** Start Recorded data **
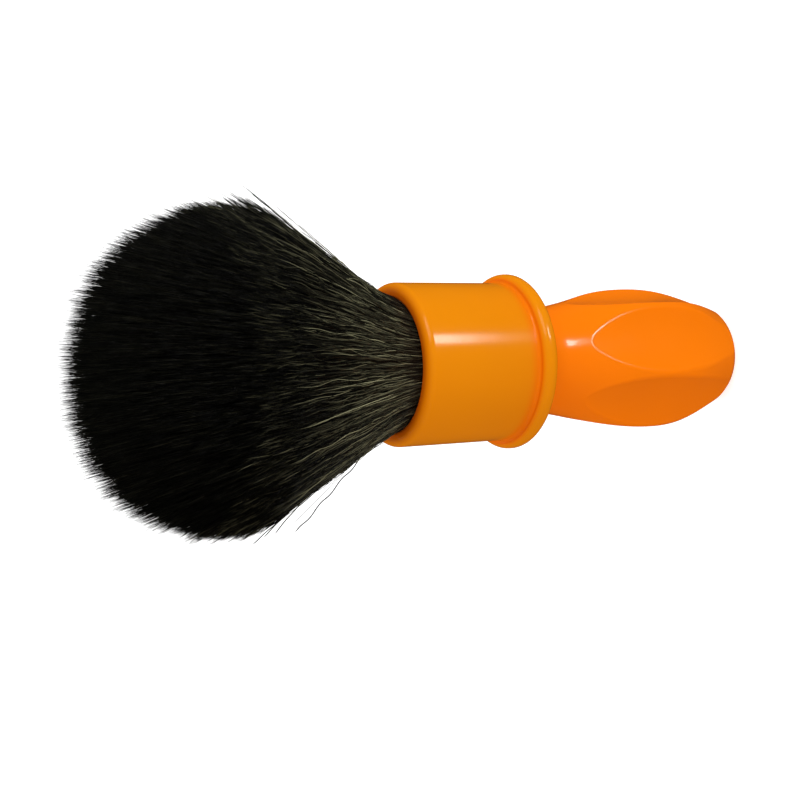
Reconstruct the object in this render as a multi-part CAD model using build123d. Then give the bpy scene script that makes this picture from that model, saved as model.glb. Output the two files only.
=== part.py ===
from build123d import *
import math
import os

# Neck duster brush, standing upright on its base. Millimetres.
# The origin is the centre of the flat base, and +Z runs up the brush's axis to the tips of the bristles.

# Heights above the base
TOTAL_HEIGHT = 150.0
FLANGE_Z = 55.6
LIP_Z = 84.0

DIAGONAL = math.sqrt(0.5)

# Grip: a belly above a well rounded base, and a waist under the flange
BASE_FLAT_RADIUS = 7.6
BASE_EDGE_ROUND = 2.0
BASE_SHOULDER_ROUND = 6.0
BASE_EDGE_ANGLE = 61.0
BASE_SHOULDER_ANGLE = 24.0
LOWER_SIDE_RADIUS = 14.8
LOWER_SIDE_Z = 12.2
BELLY_RADIUS = 15.95
BELLY_Z = 20.8
UPPER_SIDE_RADIUS = 15.05
UPPER_SIDE_Z = 30.7
SHOULDER_RADIUS = 12.5
SHOULDER_Z = 41.0
WAIST_RADIUS = 11.5
WAIST_Z = 46.8
NECK_RADIUS = 11.6

# Flutes: finger hollows down the side of the grip, straight at first and then curving in under it
FLUTE_COUNT = 6
FLUTE_HOLLOW_RADIUS = 21.0
FLUTE_VALLEY_RADIUS = 12.85
FLUTE_TURN_Z = 19.0
FLUTE_TURN_RADIUS = 50.0
FLUTE_LEAN = 1.0
FLUTE_TOP_Z = 45.0
FLUTE_EDGE_ROUND = 1.4

# Cup that holds the knot, with its flange and the spigot that enters the grip
CUP_RADIUS_AT_FLANGE = 16.8
CUP_RADIUS_AT_LIP = 17.1
BORE_RADIUS = 13.8
CUP_FLOOR_Z = 61.0
LIP_OUTER_ROUND = 1.75
LIP_INNER_ROUND = 0.9
FLANGE_RADIUS = 18.65
FLANGE_THICKNESS = 3.7
FLANGE_RIM_ROUND = 1.7
FLANGE_CREASE_ROUND = 0.7
SPIGOT_RADIUS = 6.5
SPIGOT_LENGTH = 5.5
SOCKET_CLEARANCE = 0.05

# Core bored up from the base for the balance weight, closed by a plug
CORE_RADIUS = 6.0
CORE_DEPTH = 34.0
PLUG_LENGTH = 4.0
PLUG_CLEARANCE = 0.05
PLUG_EDGE_CHAMFER = 0.3
WEIGHT_CLEARANCE = 0.1
WEIGHT_EDGE_CHAMFER = 0.6

# Screw joint between cup and grip
SCREW_RADIUS = 2.5
SCREW_HOLE_RADIUS = 2.75
SCREW_LENGTH = 20.0
SCREW_TIP_CHAMFER = 0.5
HEAD_RADIUS = 4.4
HEAD_HEIGHT = 2.6
HEAD_EDGE_ROUND = 0.5
DRIVE_ACROSS_FLATS = 4.0
DRIVE_DEPTH = 1.8
WASHER_RADIUS = 5.2
WASHER_THICKNESS = 1.0
HEAD_POCKET_RADIUS = 5.5
HEAD_POCKET_DEPTH = 4.0
INSERT_RADIUS = 3.9
INSERT_LENGTH = 9.0
INSERT_SUNK = 0.3
KNURL_COUNT = 24
KNURL_WIDTH = 0.3
KNURL_DEPTH = 0.25

# Knot: the filament roots cast in resin, held in a ring and bound with cord
GLUE_THICKNESS = 1.0
RING_CLEARANCE = 0.15
RING_WALL = 0.9
RING_HEIGHT = 8.0
KNOT_HEIGHT = 14.5
KNOT_RADIUS = 12.6
CORD_RADIUS = 0.4
CORD_TURNS = 4
CORD_GAP = 0.02

# Free bristles, as one closed envelope
TUFT_ROOT_RADIUS = 12.4
TUFT_MOUTH_RADIUS = 13.2
TUFT_WIDEST_RADIUS = 33.0
TUFT_WIDEST_Z = 119.6
TUFT_FLARE = 1.16
TUFT_FLARE_STEPS = 5
TUFT_MOUTH_SLOPE = 0.6


def turned(outline):
    """The solid that a closed half section in the XZ plane makes when turned about the Z axis."""
    return revolve(make_face(outline), Axis.Z, 360)


def rod(radius, low_z, high_z):
    """A plain round bar on the Z axis between two heights."""
    return Pos(0, 0, (low_z + high_z) / 2) * Cylinder(radius, high_z - low_z)


def at(radius, height):
    """A point of a half section."""
    return Vector(radius, 0, height)


def on_arc(centre, radius, angle):
    """The point of an arc whose outward normal leans the given angle below level."""
    lean = math.radians(angle)
    return centre + at(radius * math.cos(lean), -radius * math.sin(lean))


def chamfered_rod(radius, low_z, high_z, size):
    """A round bar with both ends chamfered."""
    bar = rod(radius, low_z, high_z)
    return chamfer(bar.edges().filter_by(GeomType.CIRCLE), size)


def grip_outline():
    """Half section of the grip before it is fluted, from the base up to the flange."""
    edge_centre = at(BASE_FLAT_RADIUS, BASE_EDGE_ROUND)
    edge_middle = on_arc(edge_centre, BASE_EDGE_ROUND, (90 + BASE_EDGE_ANGLE) / 2)
    edge_end = on_arc(edge_centre, BASE_EDGE_ROUND, BASE_EDGE_ANGLE)
    centre_step = BASE_SHOULDER_ROUND - BASE_EDGE_ROUND
    shoulder_centre = on_arc(edge_centre, -centre_step, BASE_EDGE_ANGLE)
    middle_angle = (BASE_EDGE_ANGLE + BASE_SHOULDER_ANGLE) / 2
    shoulder_middle = on_arc(shoulder_centre, BASE_SHOULDER_ROUND, middle_angle)
    shoulder_end = on_arc(shoulder_centre, BASE_SHOULDER_ROUND, BASE_SHOULDER_ANGLE)
    lean = math.radians(BASE_SHOULDER_ANGLE)
    neck_end = at(NECK_RADIUS, flange_bottom())
    side = Spline(
        shoulder_end,
        at(LOWER_SIDE_RADIUS, LOWER_SIDE_Z),
        at(BELLY_RADIUS, BELLY_Z),
        at(UPPER_SIDE_RADIUS, UPPER_SIDE_Z),
        at(SHOULDER_RADIUS, SHOULDER_Z),
        at(WAIST_RADIUS, WAIST_Z),
        neck_end,
        tangents=[at(math.sin(lean), math.cos(lean)), at(0, 1)],
    )
    return [
        Line(at(0, 0), at(BASE_FLAT_RADIUS, 0)),
        ThreePointArc(at(BASE_FLAT_RADIUS, 0), edge_middle, edge_end),
        ThreePointArc(edge_end, shoulder_middle, shoulder_end),
        side,
        Line(neck_end, at(0, flange_bottom())),
        Line(at(0, flange_bottom()), at(0, 0)),
    ]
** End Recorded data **
Return the whole listing exactly, with every line included.

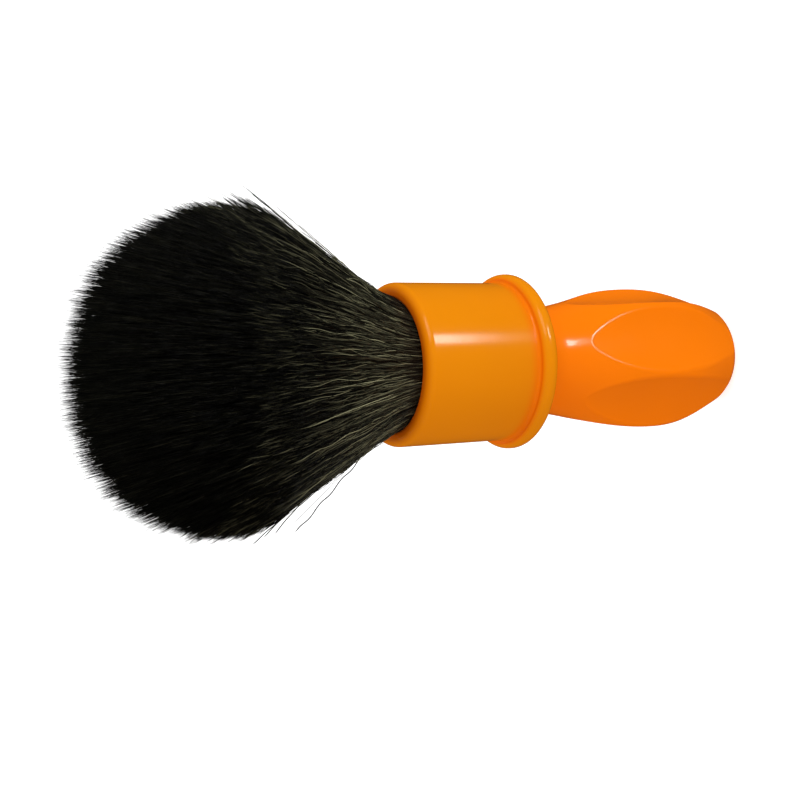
Reconstruct the object in this render as a multi-part CAD model using build123d. Then give the bpy scene script that makes this picture from that model, saved as model.glb. Output the two files only.
=== part.py ===
from build123d import *
import math
import os

# Neck duster brush, standing upright on its base. Millimetres.
# The origin is the centre of the flat base, and +Z runs up the brush's axis to the tips of the bristles.

# Heights above the base
TOTAL_HEIGHT = 150.0
FLANGE_Z = 55.6
LIP_Z = 84.0

DIAGONAL = math.sqrt(0.5)

# Grip: a belly above a well rounded base, and a waist under the flange
BASE_FLAT_RADIUS = 7.6
BASE_EDGE_ROUND = 2.0
BASE_SHOULDER_ROUND = 6.0
BASE_EDGE_ANGLE = 61.0
BASE_SHOULDER_ANGLE = 24.0
LOWER_SIDE_RADIUS = 14.8
LOWER_SIDE_Z = 12.2
BELLY_RADIUS = 15.95
BELLY_Z = 20.8
UPPER_SIDE_RADIUS = 15.05
UPPER_SIDE_Z = 30.7
SHOULDER_RADIUS = 12.5
SHOULDER_Z = 41.0
WAIST_RADIUS = 11.5
WAIST_Z = 46.8
NECK_RADIUS = 11.6

# Flutes: finger hollows down the side of the grip, straight at first and then curving in under it
FLUTE_COUNT = 6
FLUTE_HOLLOW_RADIUS = 21.0
FLUTE_VALLEY_RADIUS = 12.85
FLUTE_TURN_Z = 19.0
FLUTE_TURN_RADIUS = 50.0
FLUTE_LEAN = 1.0
FLUTE_TOP_Z = 45.0
FLUTE_EDGE_ROUND = 1.4

# Cup that holds the knot, with its flange and the spigot that enters the grip
CUP_RADIUS_AT_FLANGE = 16.8
CUP_RADIUS_AT_LIP = 17.1
BORE_RADIUS = 13.8
CUP_FLOOR_Z = 61.0
LIP_OUTER_ROUND = 1.75
LIP_INNER_ROUND = 0.9
FLANGE_RADIUS = 18.65
FLANGE_THICKNESS = 3.7
FLANGE_RIM_ROUND = 1.7
FLANGE_CREASE_ROUND = 0.7
SPIGOT_RADIUS = 6.5
SPIGOT_LENGTH = 5.5
SOCKET_CLEARANCE = 0.05

# Core bored up from the base for the balance weight, closed by a plug
CORE_RADIUS = 6.0
CORE_DEPTH = 34.0
PLUG_LENGTH = 4.0
PLUG_CLEARANCE = 0.05
PLUG_EDGE_CHAMFER = 0.3
WEIGHT_CLEARANCE = 0.1
WEIGHT_EDGE_CHAMFER = 0.6

# Screw joint between cup and grip
SCREW_RADIUS = 2.5
SCREW_HOLE_RADIUS = 2.75
SCREW_LENGTH = 20.0
SCREW_TIP_CHAMFER = 0.5
HEAD_RADIUS = 4.4
HEAD_HEIGHT = 2.6
HEAD_EDGE_ROUND = 0.5
DRIVE_ACROSS_FLATS = 4.0
DRIVE_DEPTH = 1.8
WASHER_RADIUS = 5.2
WASHER_THICKNESS = 1.0
HEAD_POCKET_RADIUS = 5.5
HEAD_POCKET_DEPTH = 4.0
INSERT_RADIUS = 3.9
INSERT_LENGTH = 9.0
INSERT_SUNK = 0.3
KNURL_COUNT = 24
KNURL_WIDTH = 0.3
KNURL_DEPTH = 0.25

# Knot: the filament roots cast in resin, held in a ring and bound with cord
GLUE_THICKNESS = 1.0
RING_CLEARANCE = 0.15
RING_WALL = 0.9
RING_HEIGHT = 8.0
KNOT_HEIGHT = 14.5
KNOT_RADIUS = 12.6
CORD_RADIUS = 0.4
CORD_TURNS = 4
CORD_GAP = 0.02

# Free bristles, as one closed envelope
TUFT_ROOT_RADIUS = 12.4
TUFT_MOUTH_RADIUS = 13.2
TUFT_WIDEST_RADIUS = 33.0
TUFT_WIDEST_Z = 119.6
TUFT_FLARE = 1.16
TUFT_FLARE_STEPS = 5
TUFT_MOUTH_SLOPE = 0.6


def turned(outline):
    """The solid that a closed half section in the XZ plane makes when turned about the Z axis."""
    return revolve(make_face(outline), Axis.Z, 360)


def rod(radius, low_z, high_z):
    """A plain round bar on the Z axis between two heights."""
    return Pos(0, 0, (low_z + high_z) / 2) * Cylinder(radius, high_z - low_z)


def at(radius, height):
    """A point of a half section."""
    return Vector(radius, 0, height)


def on_arc(centre, radius, angle):
    """The point of an arc whose outward normal leans the given angle below level."""
    lean = math.radians(angle)
    return centre + at(radius * math.cos(lean), -radius * math.sin(lean))


def chamfered_rod(radius, low_z, high_z, size):
    """A round bar with both ends chamfered."""
    bar = rod(radius, low_z, high_z)
    return chamfer(bar.edges().filter_by(GeomType.CIRCLE), size)


def grip_outline():
    """Half section of the grip before it is fluted, from the base up to the flange."""
    edge_centre = at(BASE_FLAT_RADIUS, BASE_EDGE_ROUND)
    edge_middle = on_arc(edge_centre, BASE_EDGE_ROUND, (90 + BASE_EDGE_ANGLE) / 2)
    edge_end = on_arc(edge_centre, BASE_EDGE_ROUND, BASE_EDGE_ANGLE)
    centre_step = BASE_SHOULDER_ROUND - BASE_EDGE_ROUND
    shoulder_centre = on_arc(edge_centre, -centre_step, BASE_EDGE_ANGLE)
    middle_angle = (BASE_EDGE_ANGLE + BASE_SHOULDER_ANGLE) / 2
    shoulder_middle = on_arc(shoulder_centre, BASE_SHOULDER_ROUND, middle_angle)
    shoulder_end = on_arc(shoulder_centre, BASE_SHOULDER_ROUND, BASE_SHOULDER_ANGLE)
    lean = math.radians(BASE_SHOULDER_ANGLE)
    neck_end = at(NECK_RADIUS, flange_bottom())
    side = Spline(
        shoulder_end,
        at(LOWER_SIDE_RADIUS, LOWER_SIDE_Z),
        at(BELLY_RADIUS, BELLY_Z),
        at(UPPER_SIDE_RADIUS, UPPER_SIDE_Z),
        at(SHOULDER_RADIUS, SHOULDER_Z),
        at(WAIST_RADIUS, WAIST_Z),
        neck_end,
        tangents=[at(math.sin(lean), math.cos(lean)), at(0, 1)],
    )
    return [
        Line(at(0, 0), at(BASE_FLAT_RADIUS, 0)),
        ThreePointArc(at(BASE_FLAT_RADIUS, 0), edge_middle, edge_end),
        ThreePointArc(edge_end, shoulder_middle, shoulder_end),
        side,
        Line(neck_end, at(0, flange_bottom())),
        Line(at(0, flange_bottom()), at(0, 0)),
    ]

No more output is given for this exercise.